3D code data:
------------------------
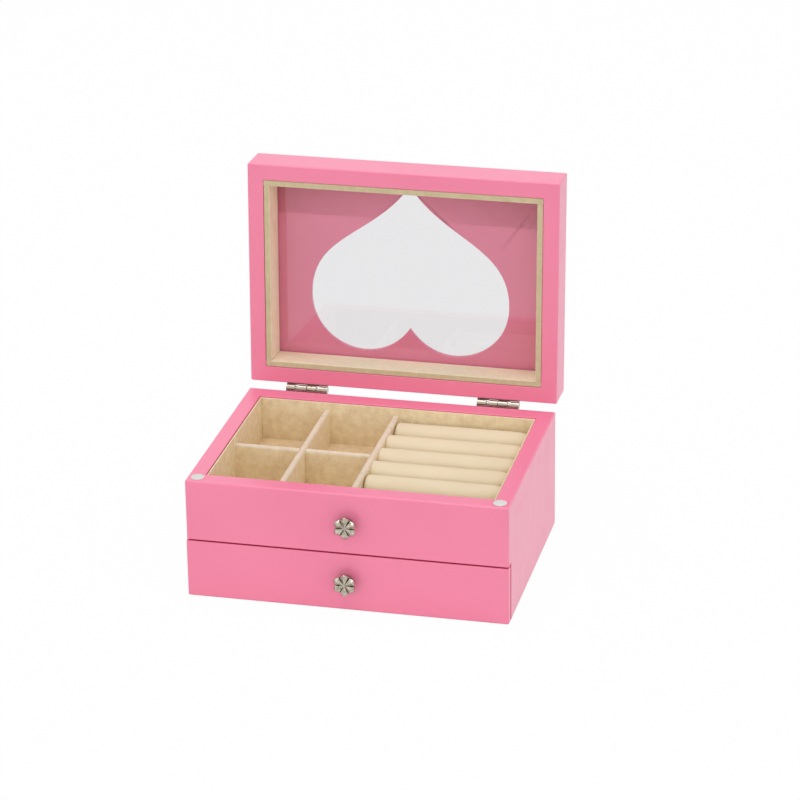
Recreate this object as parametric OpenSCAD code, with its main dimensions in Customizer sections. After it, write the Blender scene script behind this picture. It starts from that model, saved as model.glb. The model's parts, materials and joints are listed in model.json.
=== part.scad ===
// Two-level wooden jewellery box: a painted cabinet with divided tray and ring rolls,
// a drawer below it, and a hinged lid with a heart-shaped window.
// The origin is the centre of the cabinet's footprint; +X is right, +Y is back, +Z is up.

/* [Cabinet] */
// Width of the cabinet across its sides
body_w = 240; // [200:1:280]
// Depth of the cabinet from the false front to the back
body_d = 177; // [150:1:210]
// Height of the rim above the table
body_h = 93; // [84:1:110]
// Thickness of the side panels
side_t = 12.2; // [9:0.1:14]
// Thickness of the back panel
back_t = 14.6; // [12:0.1:18]
// Thickness of the false front above the drawer
front_t = 9.1; // [6:0.1:10]
// Thickness of the rail behind the false front
rail_t = 4.5; // [4:0.1:9]
// Thickness of the bottom board
bottom_t = 5; // [3:0.5:6]
// Thickness of the shelf under the tray
shelf_t = 6; // [4:0.5:8]
// Room between the top of the drawer front and the shelf
shelf_room = 5.9; // [3:0.5:8]
// Radius on the outer edges of cabinet and lid
edge_r = 1.2; // [0.5:0.1:4]

/* [Tray] */
// Thickness of the lining boards on the tray walls
liner_t = 1.5; // [1:0.1:3]
// How far the lining boards stop below the rim
liner_drop = 0.8; // [0.5:0.1:3]
// Thickness of the padded floor of the tray
floor_t = 2; // [1:0.1:4]
// Thickness of the suede-covered dividers
divider_t = 4.6; // [3:0.1:7]
// How far the long dividers stop below the rim
divider_drop = 6.4; // [4:0.1:14]
// How far the cross divider stops below the long ones
cross_drop = 0.8; // [0:0.1:3]
// Place of the main divider, to the right of the centre
main_divider_x = -0.5; // [-15:0.5:15]
// Clearance in the half-lap of the crossing dividers
lap_fit = 0.1; // [0.05:0.05:0.3]

/* [Ring rolls] */
// How many ring rolls lie in the right-hand section
roll_count = 6; // [4:1:8]
// Gap between neighbouring rolls
roll_gap = 0.25; // [0.2:0.05:1]
// Gap between a roll's end and the wall beside it
roll_end_gap = 0.5; // [0.4:0.1:3]
// Radius on the ends of a roll
roll_end_r = 3; // [1:0.5:5]
// How deep a roll is flattened where it is glued down
roll_flat = 0.3; // [0.1:0.1:1]
// Thickness of the card under the rolls
roll_card_t = 3; // [0.5:0.1:4]

/* [Drawer] */
// Height of the drawer front
drawer_front_h = 44.6; // [38:0.1:46]
// Thickness of the drawer front
drawer_front_t = 5.6; // [5:0.1:8]
// Width of the drawer front past the cabinet on each side
drawer_overhang = 0.6; // [0:0.1:1]
// Gap between the table and the drawer front
drawer_lift = 0.5; // [0.5:0.1:2]
// Gap seen around the closed drawer front
front_gap = 1.1; // [0.5:0.1:1.5]
// Sliding clearance of the drawer box beside and below
drawer_fit = 0.5; // [0.4:0.1:1]
// Room between the closed drawer and the back panel
drawer_back_room = 9.8; // [2:0.1:40]
// How far the drawer box stops below the top of its front
drawer_box_drop = 2.5; // [1:0.1:8]
// Thickness of the drawer sides and back
drawer_wall = 6; // [4:0.5:9]
// Thickness of the drawer bottom
drawer_bottom_t = 3; // [2:0.5:5]
// Thickness of the lining sheet in the drawer
drawer_lining_t = 1.5; // [1:0.1:3]

/* [Lid] */
// Depth of the lid from its hinge edge to its front edge
lid_d = 174; // [145:0.5:207]
// Height of the lid
lid_t = 29.8; // [26:0.1:36]
// Thickness of the lid's frame
lid_wall = 12.2; // [9:0.1:15]
// Thickness of the panel that holds the heart window
panel_t = 3.5; // [2.5:0.1:5]
// Thickness of the window glass
glass_t = 2; // [1.5:0.1:3]
// Thickness of the covered strips around the inside of the lid
strip_t = 4.6; // [3:0.1:8]
// How far the strips stop inside the lid's face
strip_drop = 0.4; // [0.2:0.1:2]
// Gap between the closed lid and the rim
lid_gap = 1.2; // [1.2:0.1:2]
// Angle of the opened lid
lid_open = 92.8; // [0:0.1:100]

/* [Heart window] */
// Width of the heart
heart_w = 154.9; // [100:0.1:170]
// Distance of the heart's tip from the lid's front edge
heart_from_front = 18; // [14:0.1:60]
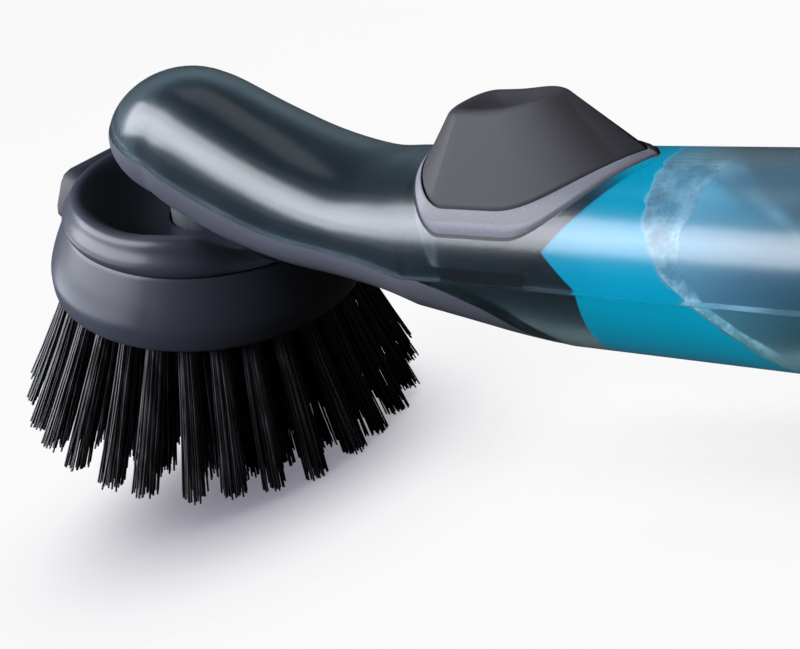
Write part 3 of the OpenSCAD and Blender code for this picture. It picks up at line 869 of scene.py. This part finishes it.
makeSoap()
makeFoam()
print("soap made")


head = {
    "radius": 30.8,
    "seam": 13.5,
    "rim": 19.4,
    "spigot": 25.2,
    "dishFloor": 11.6,
    "shoulderTurn": 58,
    "blockTop": 8.3,
    "floorHole": 6.95,
    "saddleRadius": 15,
    "saddleHeight": 26.6,
    "saddleRun": (8, 48),
    "steps": 144,
}


def rimAt(turn):
    # lower in front, swelling up beside the neck and let down where the neck leaves
    rear = max(math.cos(turn), 0)
    front = max(-math.cos(turn), 0)
    beside = abs(math.degrees(math.atan2(math.sin(turn), math.cos(turn)))) - head["shoulderTurn"]
    return (head["rim"] - 1.3 * front ** 2 + 1.1 * math.exp(-(beside / 20) ** 2)
            - (head["rim"] - head["seam"] - 1.4) * smoothStep((rear - 0.66) / 0.3))


def capSection(turn):
    r, seam, low = head["radius"], head["seam"], head["dishFloor"]
    top = rimAt(turn)
    side = top - seam
    deep = top - low
    return [(head["spigot"], seam + 0.12), (r - 4.15, seam + 0.12), (r - 3.85, seam + 0.35),
            (r - 3.72, seam + 0.2 * side), (r - 4.1, seam + 0.38 * side), (r - 4.75, seam + 0.54 * side),
            (r - 5.2, seam + 0.68 * side), (r - 5.55, seam + 0.82 * side), (r - 6.2, seam + 0.94 * side),
            (r - 7.3, top), (r - 8.7, top - 0.08 * deep), (r - 10.2, top - 0.24 * deep),
            (r - 12.2, low + 0.5 * deep), (16.2, low + 0.27 * deep), (13.6, low + 0.1 * deep),
            (11.5, low + 0.03 * deep)]


def makeHeadCap():
    rings = []
    low = head["blockTop"]
    hole = head["floorHole"]
    inside = [(hole, head["dishFloor"]), (hole, 11.3), (9.2, 11.3), (9.2, low), (head["spigot"], low)]
    for k in range(head["steps"]):
        turn = math.tau * k / head["steps"]
        section = capSection(turn)
        ring = section[:1] + smoothList(section[1:], 2) + inside
        rings.append([(r * math.cos(turn), r * math.sin(turn), z) for r, z in ring])
    bm = bmesh.new()
    loft(bm, rings, wrap=True)
    cap = makeObject("headCap", bm, headFrame, headGrey, "head", [])
    # the boss that the nozzle plugs into, under the hole in the floor of the dish
    bm = bmesh.new()
    bossProfile = [(6.75, 6.2), (6.75, 11), (6.95, 11.2), (8.5, 11.2), (8.8, 10.9), (8.8, 8.4), (10, 8.2),
                   (10, 4.9), (4.2, 4.9), (4.2, 6.2), (6.75, 6.2)]
    spinProfile(bm, bossProfile, 96)
    makeObject("capBoss", bm, headFrame, headGrey, "head", ["head_cap"])
    cutWith(cap, neckSaddle(), solver="MANIFOLD")


def neckSaddle():
    # the neck lies in a saddle across the rear of the head
    bm = bmesh.new()
    rings = [[(x, y, head["saddleHeight"] + z) for y, z in circle(head["saddleRadius"], 96)]
             for x in head["saddleRun"]]
    loft(bm, rings, capStart=True, capEnd=True)
    return cutterObject(bm, headFrame)


def makeHeadRing():
    r, seam = head["radius"], head["seam"]
    outside = smoothList([(r - 0.55, 0), (r, 0.55), (r + 0.12, 2.6), (r - 0.1, 4.6), (r - 1.15, 7.6),
                          (r - 2.6, 10.8), (r - 3.75, seam - 0.25)], 4)
    inside = [(r - 3.95, seam), (25.25, seam), (25.25, 4.9), (28.35, 4.9), (28.35, 0.3)]
    profile = [(28.35, 0.3), (28.7, 0.0)] + outside + inside
    bm = bmesh.new()
    spinProfile(bm, profile, head["steps"])
    ring = makeObject("headRing", bm, headFrame, headGrey, "head", ["head_ring"])
    cutWith(ring, neckSaddle())


makeHeadCap()
makeHeadRing()
print("head made")


bristles = {
    "blockLow": 0.6,
    "length": 28.9,
    # Row: tufts, radius at the block, radius of the tips, half width of a tuft's tips
    "rows": {"bristlesOuter": [(29, 26, 38.6, 2.6)],
             "bristlesInner": [(23, 20.8, 31, 3.5), (17, 15, 22, 3.3), (10, 8.8, 12.5, 3)]},
    "perTuft": 42,
    "rootSpread": 1.5,
    "filament": 0.24,
    "twist": 0.8,
    "reach": 0.5,
    "scatter": 0.35,
    "ragged": 0.55,
}
bristleNodes = {"bristlesOuter": "bristles_outer", "bristlesInner": "bristles_inner"}


def either(amount):
    return random.uniform(-amount, amount)


def filamentRings(root, tip, bow, thick):
    # a bristle of four sides in three lengths, bowed a little
    rings = []
    for u in (0, 0.4, 0.75, 1):
        place = root.lerp(tip, u) + bow * 4 * u * (1 - u)
        size = thick * (1 - 0.12 * u)
        turns = [0.4 + math.pi / 2 * corner for corner in range(4)]
        rings.append([place + Vector((size * math.cos(a), size * math.sin(a), 0)) for a in turns])
    return rings


def growFilaments(bm, bundles):
    # all the bristles of a row grow together from their square roots
    faces = [bm.faces.new([bm.verts.new(p) for p in rings[0]]) for rings in bundles]
    edges = [e for f in faces for e in f.edges]
    verts = [list(f.verts) for f in faces]
    for step in range(1, 4):
        made = bmesh.ops.extrude_edge_only(bm, edges=edges)["geom"]
        fresh = {g for g in made if isinstance(g, bmesh.types.BMVert)}
        verts = [[above(v, fresh) for v in four] for four in verts]
        for four, rings in zip(verts, bundles):
            for vert, place in zip(four, rings[step]):
                vert.co = place
        edges = [g for g in made if isinstance(g, bmesh.types.BMEdge) and set(g.verts) <= fresh]
    bmesh.ops.edgeloop_fill(bm, edges=edges)
    bmesh.ops.recalc_face_normals(bm, faces=bm.faces[:])


def makeBristles(name):
    bundles = []
    low = bristles["blockLow"]
    for tufts, rootRadius, tipRadius, fanWidth in bristles["rows"][name]:
        for k in range(tufts):
            around = math.tau * (k + 0.5) / tufts
            out = Vector((math.cos(around), math.sin(around), 0))
            side = Vector((-math.sin(around), math.cos(around), 0))
            twist = either(bristles["twist"])
            reach = either(bristles["reach"])
            for i in range(bristles["perTuft"]):
                share = math.sqrt((i + 0.5) / bristles["perTuft"])
                fan = i * math.pi * (3 - math.sqrt(5)) + k
                a, b = share * math.cos(fan), share * math.sin(fan)
                root = out * (rootRadius + bristles["rootSpread"] * a) + side * bristles["rootSpread"] * b
                root.z = low + 0.4
                outward = tipRadius + fanWidth * a + either(bristles["scatter"])
                tip = out * outward + side * (fanWidth * 0.95 * b + twist + either(bristles["scatter"]))
                ragged = either(bristles["ragged"]) + reach
                tip.z = -bristles["length"] + 0.9 + ragged + 0.008 * max(outward - 30, 0) ** 2
                bow = out * random.uniform(-0.5, 0.2) + side * either(0.25)
                bundles.append(filamentRings(root, tip, bow, bristles["filament"]))
    bm = bmesh.new()
    growFilaments(bm, bundles)
    piece = makeObject(name, bm, headFrame, nylon, "head", [bristleNodes[name]], sharp=60,
                       recalc=False)
    # the counter stops the rearmost tips
    for vert in piece.data.vertices:
        vert.co.z = max(vert.co.z, 0.0001)


for name in bristles["rows"]:
    makeBristles(name)
print("bristles made")


def dressNode(nodeName, name, material, body, width):
    # a merged copy of a CAD node with its sharp edges eased
    bm = bmesh.new()
    fromAngle = math.radians(35)
    bm.from_mesh(frame["nodes"][nodeName].data)
    bmesh.ops.remove_doubles(bm, verts=bm.verts[:], dist=2e-6)
    bmesh.ops.dissolve_limit(bm, angle_limit=math.radians(1.5), verts=bm.verts[:], edges=bm.edges[:])
    sharp = [e for e in bm.edges if len(e.link_faces) == 2 and e.calc_face_angle(0) > fromAngle]
    bmesh.ops.bevel(bm, geom=sharp, offset=width * mm, segments=2, affect="EDGES", profile=0.5, material=-1,
                    clamp_overlap=True)
    bmesh.ops.remove_doubles(bm, verts=bm.verts[:], dist=2e-6)
    return makeObject(name, bm, Matrix.Identity(4), material, body, [nodeName], recalc=False)


dressNode("end_cap", "endCap", coverGrey, "cap", 0.3)
dressNode("scraper", "scraperBlade", scraperGrey, "head", 1.1)
print("end cap and scraper made")


view = {
    # place and directions of the camera in the head's frame
    "place": Vector((178.9, -160.9, 148.5)),
    "right": Vector((0.7884, 0.6145, -0.0297)),
    "forward": Vector((-0.5182, 0.6373, -0.5705)),
    "lens": 63,
    "sensor": 36,
}


def makeCamera():
    camera = bpy.data.objects.new("camera", bpy.data.cameras.new("camera"))
    bpy.context.scene.collection.objects.link(camera)
    camera.data.lens = view["lens"]
    camera.data.sensor_width = view["sensor"]
    camera.data.clip_start = 10 * mm
    turn = headTurn.to_3x3()
    back = -(turn @ view["forward"]).normalized()
    right = turn @ view["right"]
    up = back.cross(right).normalized()
    right = up.cross(back).normalized()
    rows = Matrix((right, up, back)).transposed().to_4x4()
    camera.matrix_world = Matrix.Translation(headFrame @ view["place"]) @ rows
    bpy.context.scene.camera = camera


studio = {
    "paper": (0.945, 0.945, 0.95),
    # painted shadow: the head's shadow on the floor is a colour ramp round a point near the bristle tips
    "shadowReach": 0.075,
    "shadowShift": (0.015, -0.012),  # the head's shadow falls a little towards the viewer
    "shadow": [(0.14, (0.3, 0.29, 0.35)), (0.3, (0.42, 0.41, 0.47)), (0.48, (0.73, 0.72, 0.75)),
               (0.66, (0.91, 0.905, 0.92))],
    "contactReach": 0.05,
    # How bright the floor and the sky are in reflections, and through the clear handle
    "floor": (0.03, 0.36),
    "sky": (0.04, 0.32),
    "lightColor": (0.93, 0.96, 1.04),
    "keyPanels": 5,
    # Light: place, target, width, height, power
    "key": ((-0.54, -0.68, 0.68), (-0.02, 0, 0.05), 1.5, 0.6, 19),
    "side": ((-0.66, -0.5, 0.14), (-0.06, 0, 0.05), 1.25, 0.16, 1.9),
    "top": ((-0.1, 0.1, 1.1), (0, 0, 0.04), 0.6, 0.35, 0.7),
    "sideLit": ("headCap", "headRing", "capBoss", "scraperBlade", "bristlesOuter", "bristlesInner"),
}


def rayLevel(tree, dim, through):
    # full to the camera, less through the clear handle, and dim in reflections, which keeps the head dark
    path = node(tree, "ShaderNodeLightPath").outputs
    level = spread(tree, path["Is Transmission Ray"], dim, through)
    return maths(tree, "MAXIMUM", path["Is Camera Ray"], level)


def floorMaterial():
    # white paper with a painted soft shadow of the head and a painted darker line where the wand touches it
    material, tree, shader = newMaterial("floorPaper", (0.9, 0.9, 0.9))
    # painted shade: ambient occlusion darkens the floor's glow near the wand
    contact = node(tree, "ShaderNodeAmbientOcclusion", {"Distance": studio["contactReach"]}, samples=8)
    close = spread(tree, contact.outputs["AO"], 0.62, 1, 0.25, 0.6)
    # painted shadow: a soft dark patch round a point a little off the bristle tips
    tips = headFrame @ Vector((0, 0, -bristles["length"]))
    shiftX, shiftY = studio["shadowShift"]
    middle = (tips.x + shiftX, tips.y + shiftY, 0)
    away = node(tree, "ShaderNodeVectorMath", {0: objectPlace(tree), 1: middle}, operation="DISTANCE")
    near = spread(tree, away.outputs["Value"], 0, 1, 0, studio["shadowReach"])
    shade = colorRamp(tree, near, studio["shadow"] + [(1, studio["paper"])], "B_SPLINE")
    feed(tree, shader, {
        "Base Color": (0.012, 0.012, 0.012, 1),
        "Emission Color": scaled(tree, shade, close),
        "Emission Strength": rayLevel(tree, *studio["floor"]),
        "Roughness": 1,
        "Specular IOR Level": 0,
    })
    return material


def makeFloor():
    bm = bmesh.new()
    bmesh.ops.create_grid(bm, x_segments=1, y_segments=1, size=60)
    mesh = bpy.data.meshes.new("floor")
    bm.to_mesh(mesh)
    bm.free()
    mesh.materials.append(floorMaterial())
    floor = bpy.data.objects.new("floor", mesh)
    bpy.context.scene.collection.objects.link(floor)


def makeWorld():
    world = bpy.data.worlds.new("studio")
    bpy.context.scene.world = world
    world.use_nodes = True
    tree = world.node_tree
    feed(tree, tree.nodes["Background"], {
        "Color": (*studio["paper"], 1),
        "Strength": rayLevel(tree, *studio["sky"]),
    })


def softLight(name, place, target, width, height, power):
    data = bpy.data.lights.new(name, "AREA")
    data.shape = "RECTANGLE"
    data.size = width
    data.size_y = height
    data.energy = power
    data.color = studio["lightColor"]
    light = bpy.data.objects.new(name, data)
    light.location = place
    light.rotation_euler = (Vector(target) - Vector(place)).to_track_quat("-Z", "Y").to_euler()
    light.visible_camera = False
    light.visible_transmission = False
    bpy.context.scene.collection.objects.link(light)
    return light


def makeLights():
    # the soft box fades towards its edges, so it is panels of falling size, one within the other
    place, target, width, height, power = studio["key"]
    for step in range(studio["keyPanels"]):
        share = 1 - 0.17 * step
        softLight("keyLight", place, target, width - 0.14 * step, height * share, power * share)
    # only the head takes the low light, which would put a second stripe on the handle
    sideLight = softLight("sideLight", *studio["side"])
    lit = bpy.data.collections.new("headPieces")
    for name in studio["sideLit"]:
        lit.objects.link(bpy.data.objects[name])
    sideLight.light_linking.receiver_collection = lit
    softLight("topLight", *studio["top"])


makeCamera()
makeFloor()
makeWorld()
makeLights()
bpy.context.scene.view_settings.view_transform = "Standard"
print("studio ready")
------------------------
• _Exercise_
Return exactly the lines that run from the top of the listing above to the line containing "back, +Z is up.", please, keeping both end lines and leaving out everything else.

• _The result_
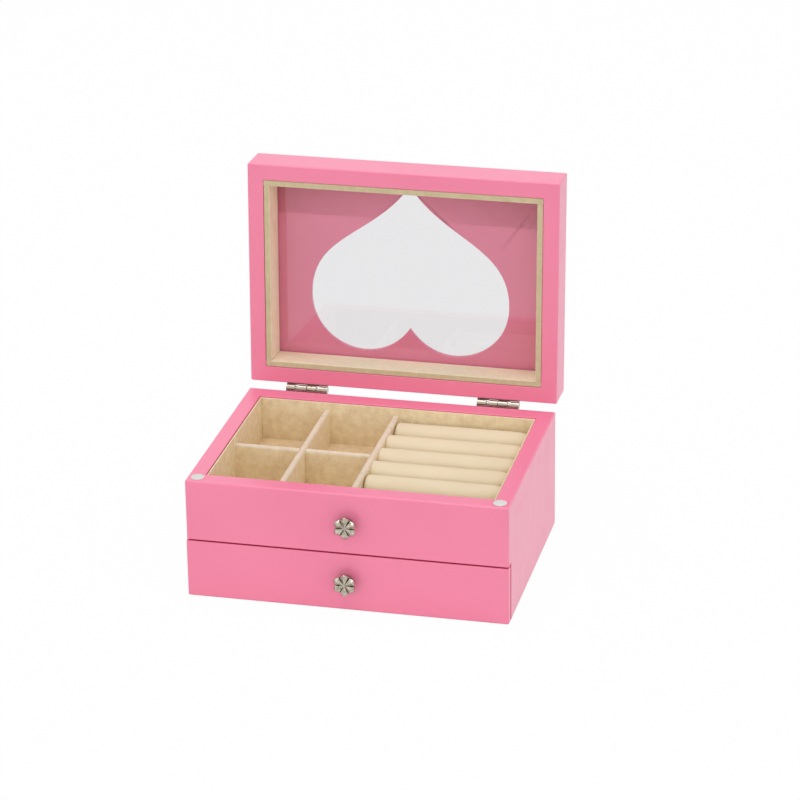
Recreate this object as parametric OpenSCAD code, with its main dimensions in Customizer sections. After it, write the Blender scene script behind this picture. It starts from that model, saved as model.glb. The model's parts, materials and joints are listed in model.json.
=== part.scad ===
// Two-level wooden jewellery box: a painted cabinet with divided tray and ring rolls,
// a drawer below it, and a hinged lid with a heart-shaped window.
// The origin is the centre of the cabinet's footprint; +X is right, +Y is back, +Z is up.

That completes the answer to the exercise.